* Written instruction: In the records below, begin at the line containing "obj.data = obj.data.copy()" and end at the line containing "return self.name.lower()"; quote every line in that span exactly, including both boundary lines, and no others.

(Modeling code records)
━━━━━━━━━━━━━━━━━━━━

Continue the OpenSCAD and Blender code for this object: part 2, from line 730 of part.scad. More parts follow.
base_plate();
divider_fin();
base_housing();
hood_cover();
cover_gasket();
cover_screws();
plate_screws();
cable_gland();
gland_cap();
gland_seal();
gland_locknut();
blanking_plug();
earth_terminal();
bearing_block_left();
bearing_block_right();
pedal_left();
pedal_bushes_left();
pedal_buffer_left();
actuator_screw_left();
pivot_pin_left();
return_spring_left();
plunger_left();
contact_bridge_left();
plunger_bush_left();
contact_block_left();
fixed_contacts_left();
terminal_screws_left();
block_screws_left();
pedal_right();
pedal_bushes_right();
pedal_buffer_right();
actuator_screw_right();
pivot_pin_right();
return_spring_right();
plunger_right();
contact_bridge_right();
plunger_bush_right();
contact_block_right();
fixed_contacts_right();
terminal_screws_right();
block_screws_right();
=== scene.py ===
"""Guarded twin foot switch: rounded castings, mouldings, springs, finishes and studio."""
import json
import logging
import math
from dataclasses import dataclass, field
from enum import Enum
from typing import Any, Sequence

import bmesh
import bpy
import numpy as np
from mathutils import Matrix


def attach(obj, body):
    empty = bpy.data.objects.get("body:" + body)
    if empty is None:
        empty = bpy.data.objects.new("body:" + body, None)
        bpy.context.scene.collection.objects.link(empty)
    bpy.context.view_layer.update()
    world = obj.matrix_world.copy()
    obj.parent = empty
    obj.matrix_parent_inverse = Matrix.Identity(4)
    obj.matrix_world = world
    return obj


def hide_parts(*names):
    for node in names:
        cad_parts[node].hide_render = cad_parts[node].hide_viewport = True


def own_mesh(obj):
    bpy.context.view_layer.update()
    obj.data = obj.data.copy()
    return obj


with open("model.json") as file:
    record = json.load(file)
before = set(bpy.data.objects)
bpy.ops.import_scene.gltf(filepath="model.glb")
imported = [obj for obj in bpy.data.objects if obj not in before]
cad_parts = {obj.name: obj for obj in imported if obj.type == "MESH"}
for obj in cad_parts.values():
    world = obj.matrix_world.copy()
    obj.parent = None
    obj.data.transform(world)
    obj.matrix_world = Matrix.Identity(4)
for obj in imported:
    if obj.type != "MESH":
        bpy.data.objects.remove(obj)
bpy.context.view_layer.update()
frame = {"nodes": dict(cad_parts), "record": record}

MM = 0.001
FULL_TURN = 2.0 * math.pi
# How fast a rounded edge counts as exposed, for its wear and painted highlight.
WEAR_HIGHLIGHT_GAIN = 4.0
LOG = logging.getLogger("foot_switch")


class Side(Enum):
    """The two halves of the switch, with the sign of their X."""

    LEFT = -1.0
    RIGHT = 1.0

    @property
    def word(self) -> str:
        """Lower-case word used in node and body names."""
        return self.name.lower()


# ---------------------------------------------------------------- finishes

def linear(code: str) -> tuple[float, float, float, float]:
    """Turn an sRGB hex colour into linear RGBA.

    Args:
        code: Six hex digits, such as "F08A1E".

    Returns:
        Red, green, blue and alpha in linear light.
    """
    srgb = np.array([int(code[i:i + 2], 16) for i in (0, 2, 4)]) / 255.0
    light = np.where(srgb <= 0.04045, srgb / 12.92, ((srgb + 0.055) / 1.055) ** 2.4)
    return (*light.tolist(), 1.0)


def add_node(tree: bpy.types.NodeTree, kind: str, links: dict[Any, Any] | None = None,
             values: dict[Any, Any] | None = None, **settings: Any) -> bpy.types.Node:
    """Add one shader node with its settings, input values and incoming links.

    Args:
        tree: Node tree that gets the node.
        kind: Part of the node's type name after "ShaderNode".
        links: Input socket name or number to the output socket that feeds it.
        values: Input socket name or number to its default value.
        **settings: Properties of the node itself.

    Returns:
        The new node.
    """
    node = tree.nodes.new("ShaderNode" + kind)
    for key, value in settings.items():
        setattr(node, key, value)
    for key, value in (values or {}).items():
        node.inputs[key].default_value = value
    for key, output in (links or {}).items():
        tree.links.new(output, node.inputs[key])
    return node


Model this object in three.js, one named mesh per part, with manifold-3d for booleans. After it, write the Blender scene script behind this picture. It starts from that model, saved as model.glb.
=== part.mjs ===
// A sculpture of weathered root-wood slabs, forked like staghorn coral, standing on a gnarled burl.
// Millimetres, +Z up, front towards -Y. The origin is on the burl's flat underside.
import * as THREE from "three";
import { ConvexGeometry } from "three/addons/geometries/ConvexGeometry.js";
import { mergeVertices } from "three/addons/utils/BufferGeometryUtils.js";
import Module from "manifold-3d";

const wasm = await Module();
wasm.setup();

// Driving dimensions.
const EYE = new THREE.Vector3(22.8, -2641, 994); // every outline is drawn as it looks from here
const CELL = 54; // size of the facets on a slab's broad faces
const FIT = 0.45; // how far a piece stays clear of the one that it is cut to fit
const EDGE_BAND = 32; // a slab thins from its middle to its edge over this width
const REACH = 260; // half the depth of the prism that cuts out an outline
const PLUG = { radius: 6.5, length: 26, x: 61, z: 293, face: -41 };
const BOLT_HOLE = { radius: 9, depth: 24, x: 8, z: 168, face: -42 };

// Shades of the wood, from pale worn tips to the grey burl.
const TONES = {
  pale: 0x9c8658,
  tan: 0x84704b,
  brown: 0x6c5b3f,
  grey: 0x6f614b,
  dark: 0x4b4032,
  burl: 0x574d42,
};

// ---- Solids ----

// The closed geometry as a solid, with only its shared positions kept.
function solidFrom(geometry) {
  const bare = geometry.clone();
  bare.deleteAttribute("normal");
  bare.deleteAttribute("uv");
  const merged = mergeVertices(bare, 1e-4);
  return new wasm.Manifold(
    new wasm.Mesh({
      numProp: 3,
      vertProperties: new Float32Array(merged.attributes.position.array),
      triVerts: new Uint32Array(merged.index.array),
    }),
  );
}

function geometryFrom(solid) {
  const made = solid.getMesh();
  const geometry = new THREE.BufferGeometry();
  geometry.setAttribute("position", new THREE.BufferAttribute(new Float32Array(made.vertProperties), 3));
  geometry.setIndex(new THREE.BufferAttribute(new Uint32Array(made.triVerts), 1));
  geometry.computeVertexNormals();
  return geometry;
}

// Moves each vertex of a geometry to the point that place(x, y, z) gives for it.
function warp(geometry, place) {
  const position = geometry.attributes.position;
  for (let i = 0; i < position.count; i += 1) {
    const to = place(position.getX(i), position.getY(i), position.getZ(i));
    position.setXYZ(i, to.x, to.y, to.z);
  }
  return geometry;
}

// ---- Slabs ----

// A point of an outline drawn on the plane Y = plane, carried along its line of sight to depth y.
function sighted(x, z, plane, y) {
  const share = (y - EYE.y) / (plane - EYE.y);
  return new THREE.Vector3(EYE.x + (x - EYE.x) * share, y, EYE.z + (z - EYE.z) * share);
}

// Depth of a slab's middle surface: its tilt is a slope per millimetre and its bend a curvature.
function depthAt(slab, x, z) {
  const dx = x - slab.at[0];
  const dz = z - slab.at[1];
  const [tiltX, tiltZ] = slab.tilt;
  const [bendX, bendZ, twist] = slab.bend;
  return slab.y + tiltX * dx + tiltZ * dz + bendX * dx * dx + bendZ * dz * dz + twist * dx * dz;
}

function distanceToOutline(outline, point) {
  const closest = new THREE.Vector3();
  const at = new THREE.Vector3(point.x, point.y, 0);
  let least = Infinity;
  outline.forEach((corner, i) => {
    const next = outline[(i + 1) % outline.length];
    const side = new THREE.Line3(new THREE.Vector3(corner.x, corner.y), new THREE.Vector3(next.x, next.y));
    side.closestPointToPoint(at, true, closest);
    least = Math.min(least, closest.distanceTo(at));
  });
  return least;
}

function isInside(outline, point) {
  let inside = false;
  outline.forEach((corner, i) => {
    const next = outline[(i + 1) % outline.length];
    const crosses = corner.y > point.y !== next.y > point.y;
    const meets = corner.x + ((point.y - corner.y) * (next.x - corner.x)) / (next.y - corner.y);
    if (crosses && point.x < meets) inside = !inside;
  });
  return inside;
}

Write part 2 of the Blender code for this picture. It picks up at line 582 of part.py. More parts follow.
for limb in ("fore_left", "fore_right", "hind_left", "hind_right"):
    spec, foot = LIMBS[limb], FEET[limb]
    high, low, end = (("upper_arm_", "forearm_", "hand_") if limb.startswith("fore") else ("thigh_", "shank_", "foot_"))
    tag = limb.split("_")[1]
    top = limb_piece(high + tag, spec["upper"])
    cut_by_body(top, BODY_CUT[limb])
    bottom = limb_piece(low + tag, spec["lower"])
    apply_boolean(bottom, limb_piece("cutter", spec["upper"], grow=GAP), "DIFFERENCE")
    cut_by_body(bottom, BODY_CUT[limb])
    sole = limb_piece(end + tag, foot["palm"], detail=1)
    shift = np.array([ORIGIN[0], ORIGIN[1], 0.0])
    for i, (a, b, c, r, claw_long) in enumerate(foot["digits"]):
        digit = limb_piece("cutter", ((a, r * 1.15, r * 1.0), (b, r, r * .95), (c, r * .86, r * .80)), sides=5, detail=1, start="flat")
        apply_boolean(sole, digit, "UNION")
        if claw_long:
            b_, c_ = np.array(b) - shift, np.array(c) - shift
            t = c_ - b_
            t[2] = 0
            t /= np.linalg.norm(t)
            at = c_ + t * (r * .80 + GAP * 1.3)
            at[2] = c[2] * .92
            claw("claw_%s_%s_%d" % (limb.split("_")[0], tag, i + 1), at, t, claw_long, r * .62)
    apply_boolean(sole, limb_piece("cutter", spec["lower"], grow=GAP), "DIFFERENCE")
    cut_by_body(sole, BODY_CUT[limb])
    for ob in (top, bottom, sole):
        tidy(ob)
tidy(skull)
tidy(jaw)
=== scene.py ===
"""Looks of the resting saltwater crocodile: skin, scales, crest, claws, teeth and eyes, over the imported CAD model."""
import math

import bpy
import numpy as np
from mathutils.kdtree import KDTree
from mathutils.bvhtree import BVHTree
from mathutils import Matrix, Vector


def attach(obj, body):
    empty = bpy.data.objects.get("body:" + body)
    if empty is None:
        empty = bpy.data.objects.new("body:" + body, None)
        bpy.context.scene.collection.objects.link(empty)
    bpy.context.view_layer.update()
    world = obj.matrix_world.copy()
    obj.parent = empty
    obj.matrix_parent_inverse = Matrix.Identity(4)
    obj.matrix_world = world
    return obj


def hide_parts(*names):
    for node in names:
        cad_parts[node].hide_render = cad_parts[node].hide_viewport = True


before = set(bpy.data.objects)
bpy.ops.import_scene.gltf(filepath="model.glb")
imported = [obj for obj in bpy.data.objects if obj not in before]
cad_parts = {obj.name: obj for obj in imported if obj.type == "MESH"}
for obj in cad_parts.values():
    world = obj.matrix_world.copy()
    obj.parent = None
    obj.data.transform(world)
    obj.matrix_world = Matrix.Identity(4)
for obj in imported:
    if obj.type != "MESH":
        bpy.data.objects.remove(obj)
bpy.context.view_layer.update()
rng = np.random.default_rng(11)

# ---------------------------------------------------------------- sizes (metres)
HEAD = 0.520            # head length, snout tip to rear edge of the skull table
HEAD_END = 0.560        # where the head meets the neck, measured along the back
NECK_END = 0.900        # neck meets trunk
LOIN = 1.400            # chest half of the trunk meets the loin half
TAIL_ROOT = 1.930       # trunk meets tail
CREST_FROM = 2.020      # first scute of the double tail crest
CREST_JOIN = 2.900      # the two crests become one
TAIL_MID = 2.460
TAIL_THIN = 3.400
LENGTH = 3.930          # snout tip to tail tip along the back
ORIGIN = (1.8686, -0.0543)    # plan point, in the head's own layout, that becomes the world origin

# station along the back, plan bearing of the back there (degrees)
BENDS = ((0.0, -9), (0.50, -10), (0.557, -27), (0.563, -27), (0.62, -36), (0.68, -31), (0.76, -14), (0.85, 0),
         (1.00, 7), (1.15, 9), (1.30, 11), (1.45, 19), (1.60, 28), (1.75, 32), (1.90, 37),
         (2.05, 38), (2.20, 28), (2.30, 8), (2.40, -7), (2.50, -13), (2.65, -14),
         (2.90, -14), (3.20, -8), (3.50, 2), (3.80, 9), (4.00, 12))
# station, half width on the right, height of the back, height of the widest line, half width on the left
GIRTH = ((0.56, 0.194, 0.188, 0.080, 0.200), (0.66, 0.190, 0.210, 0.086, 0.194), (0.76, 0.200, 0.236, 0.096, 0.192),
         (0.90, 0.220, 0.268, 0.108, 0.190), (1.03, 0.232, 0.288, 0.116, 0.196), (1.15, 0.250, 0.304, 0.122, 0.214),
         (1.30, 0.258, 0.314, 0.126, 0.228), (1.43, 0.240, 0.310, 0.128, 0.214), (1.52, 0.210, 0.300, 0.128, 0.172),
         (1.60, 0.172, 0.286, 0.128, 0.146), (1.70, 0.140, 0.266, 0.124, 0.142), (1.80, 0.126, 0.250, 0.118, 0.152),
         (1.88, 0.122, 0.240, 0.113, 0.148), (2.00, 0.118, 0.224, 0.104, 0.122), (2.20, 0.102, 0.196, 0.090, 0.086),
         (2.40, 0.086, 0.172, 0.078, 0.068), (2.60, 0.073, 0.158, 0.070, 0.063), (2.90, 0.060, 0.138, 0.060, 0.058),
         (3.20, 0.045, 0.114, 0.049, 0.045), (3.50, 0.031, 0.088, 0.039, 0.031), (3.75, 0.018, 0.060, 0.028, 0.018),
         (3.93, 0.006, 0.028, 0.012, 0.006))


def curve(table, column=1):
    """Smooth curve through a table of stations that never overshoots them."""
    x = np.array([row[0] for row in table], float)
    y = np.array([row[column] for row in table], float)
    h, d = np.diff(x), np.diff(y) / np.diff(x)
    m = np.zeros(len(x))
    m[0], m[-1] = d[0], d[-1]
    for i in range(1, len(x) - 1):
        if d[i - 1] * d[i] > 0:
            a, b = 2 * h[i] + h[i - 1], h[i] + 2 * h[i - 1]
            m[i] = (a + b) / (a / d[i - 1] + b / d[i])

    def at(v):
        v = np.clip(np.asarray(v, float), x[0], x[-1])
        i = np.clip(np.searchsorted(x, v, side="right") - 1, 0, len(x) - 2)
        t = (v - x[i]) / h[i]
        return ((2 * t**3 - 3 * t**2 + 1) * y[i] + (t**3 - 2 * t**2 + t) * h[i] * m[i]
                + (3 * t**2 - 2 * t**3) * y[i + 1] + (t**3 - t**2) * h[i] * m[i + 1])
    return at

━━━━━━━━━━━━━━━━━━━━

* Finished answer:
    obj.data = obj.data.copy()
    return obj


with open("model.json") as file:
    record = json.load(file)
before = set(bpy.data.objects)
bpy.ops.import_scene.gltf(filepath="model.glb")
imported = [obj for obj in bpy.data.objects if obj not in before]
cad_parts = {obj.name: obj for obj in imported if obj.type == "MESH"}
for obj in cad_parts.values():
    world = obj.matrix_world.copy()
    obj.parent = None
    obj.data.transform(world)
    obj.matrix_world = Matrix.Identity(4)
for obj in imported:
    if obj.type != "MESH":
        bpy.data.objects.remove(obj)
bpy.context.view_layer.update()
frame = {"nodes": dict(cad_parts), "record": record}

MM = 0.001
FULL_TURN = 2.0 * math.pi
# How fast a rounded edge counts as exposed, for its wear and painted highlight.
WEAR_HIGHLIGHT_GAIN = 4.0
LOG = logging.getLogger("foot_switch")


class Side(Enum):
    """The two halves of the switch, with the sign of their X."""

    LEFT = -1.0
    RIGHT = 1.0

    @property
    def word(self) -> str:
        """Lower-case word used in node and body names."""
        return self.name.lower()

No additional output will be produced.